The LSAT sucks. That’s immature, I know. It’s actually really fun when I do really well on a practice exam. I feel super smart and capable and competent. When I do well, I think that Elle Woods would be proud of a fellow blonde conquering this test that has for some reason been deemed an effective way of determining who will be a good lawyer. I know that ultimately, it’s just a meaningless number that won’t actually matter in the grand scheme of things. 

 

Actually, isn’t everything meaningless in one way or the other? I think we determine what has and does not have meaning as we navigate through the mess day after day. That sounds a lot more pessimistic than I intend it to sound; let me try and rephrase. I think about that whole phenomenon of your life flashing before your eyes right before you die. I don’t have any idea whatsoever what happens after that moment and the thought of it is a little too overwhelming to conceptualize. However, the moment before is captivating. I adore the idea of seeing an amalgamation of images and videos like one of the slideshows they play at birthday parties or weddings of all different moments in my life. 

 

This probably sounds insane, but this future pre-death slideshow actually seems really comforting in a lot of ways.
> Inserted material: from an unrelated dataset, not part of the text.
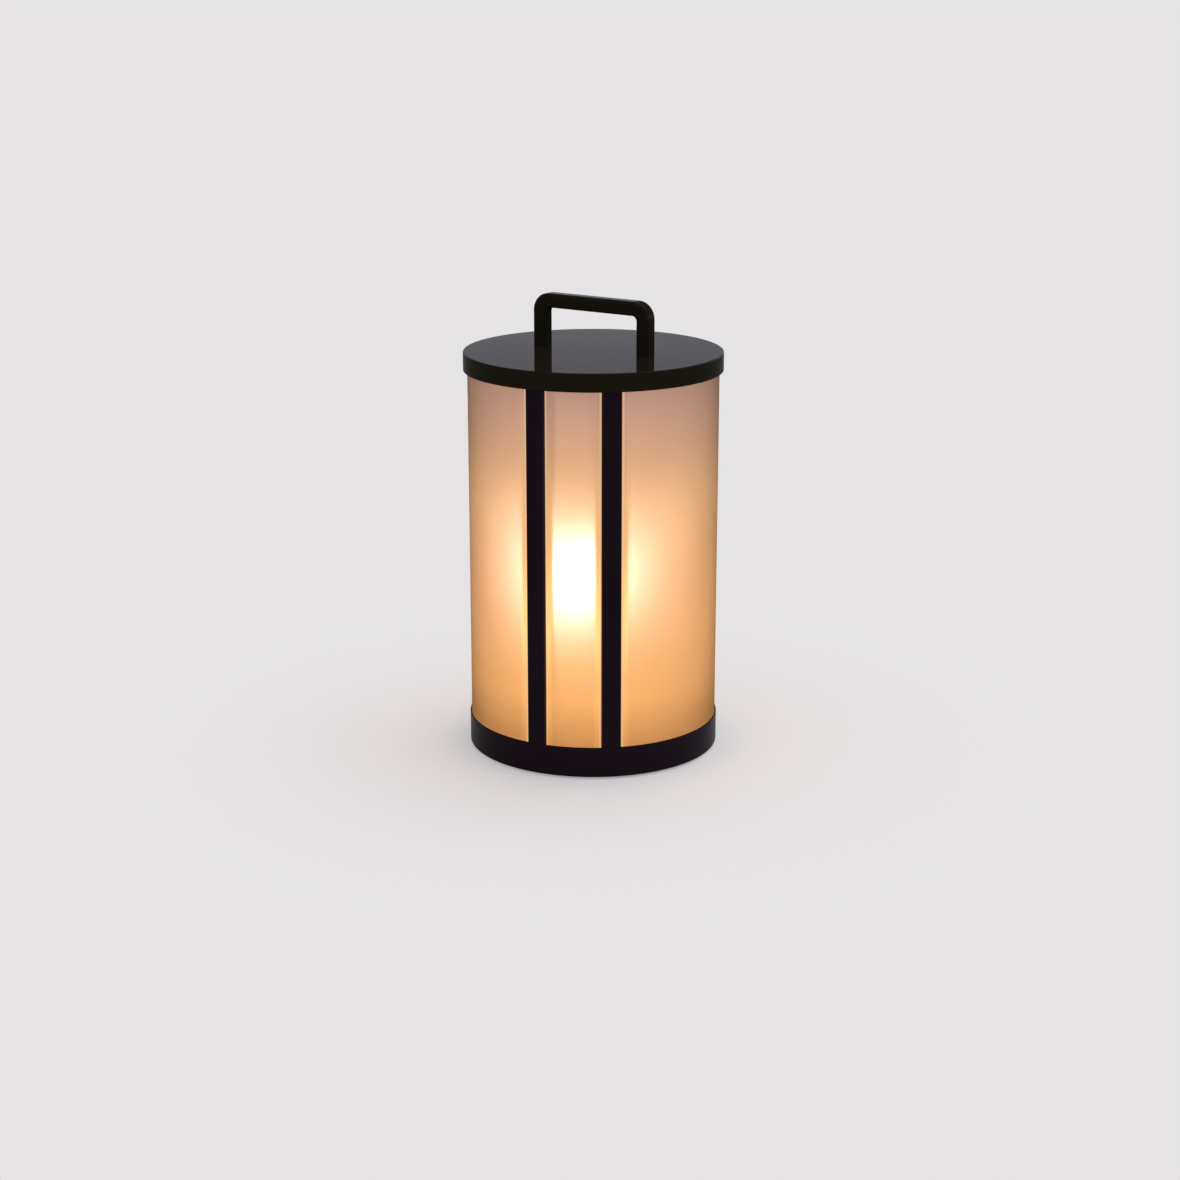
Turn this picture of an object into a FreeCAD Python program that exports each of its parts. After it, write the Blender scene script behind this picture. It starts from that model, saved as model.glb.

I’ll explain: I think there is something super reassuring about thinking about a future slideshow of life having absolutely nothing to do with stressful exams or LSAT practice tests or rapid COVID tests. I am confident that my montage will instead be full of chocolate twizzlers on the couch binging Gilmore Girls with mom and our family winning Name that Tune during our winter week at Woodloch Pines. I hope that when I have to have some sort of retrospective clarity on life, love, and the pursuit of happiness, I have made it my mission to place meaning on numbers of karmically-planned kisses and glasses of wine and not on numbers on a scale, GPA, or Instagram post. 

 

It’s because of you that I have had the privilege of worrying about silly things. From the day I was born, I have had the opportunity to focus on the playground swings; I’ve swung up and down, pigtails occasionally whipping me in the face. Even now, I am incredibly thankful to have the roof over my head, food on the table, and anything I could have ever hoped for from earrings to experiences. I think I don’t say enough – although, I’m not sure there ever could be enough – how grateful I am for you and for the life you and mom have provided. I recognize, especially as I continue to get older, the privilege ingrained in every ounce of my being. 

 

However, when it comes to that arguably morbid montage, I know that it won’t be designer belts that stand out. With what I hope will be many years of memories ahead of me, it is hard to say what will be in that future video. Having said that, I can say with absolute certainty that driving in the car with you blasting Beatles albums from start to finish will be many of those future highlighted moments.

Going to take another practice test. Talk soon!